The NL West-leading Diamondbacks are waiting to see when Steven Souza Jr. can return from a pectoral injury that has limited him to just 14 games this season. However, he was pretty bad before getting hurt (.163/.234/.186, -0.6 WAR). They may be better served to add Jones as an insurance policy. Of course, Jones can reject any trade he doesn’t like and will certainly want to remain a starter.

One final potential landing spot could be with the surprising Philadelphia Phillies. Jones could have the chance to fill a similar role to that of Nick Markakis with the Braves, a veteran with a proven track record that can guide a young roster. Not to mention, their right fielders are bad. As a unit, they have a -0.8 WAR, the second-worst mark in the NL.

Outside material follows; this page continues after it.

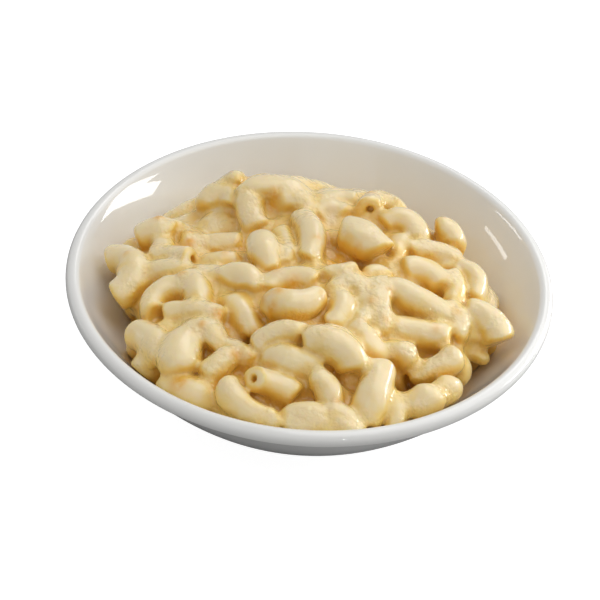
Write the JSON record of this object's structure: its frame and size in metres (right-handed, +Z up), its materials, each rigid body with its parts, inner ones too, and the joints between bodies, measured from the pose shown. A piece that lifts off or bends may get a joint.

The point here is that the Orioles could have plenty of suitors for Jones’s services. The biggest knock on him at this point in his career is his defense, and that can be partially fixed by moving him away from center field. That’s a fairly larger variable, but one that interested teams would likely feel confident about. However, don’t expect a huge haul in exchange for two-plus months of Adam Jones.

Going back to McCutchen for a moment. He was traded in January while he still had an entire season under contract, and he is nearly an entire year younger than Jones. The Pirates sent him to the Giants in exchange for Bryan Reynolds (a solid prospect, but not in the top 100), Kyle Crick (a young major league reliever that used to be a highly-touted prospect) and international bonus slot money (HA!), and that was with Pittsburgh picking up a chunk of McCutchen’s salary.

It is unlikely that the Orioles will receive nearly as much as the Pirates did for McCutchen. Jones’s 10-and-5 rights further complicate things as he can whittle down the possible trade partners himself. From there it is up to them whether they would prefer to get one realistic prospect that they really like, or if they just want salary relief for the remainder of the season.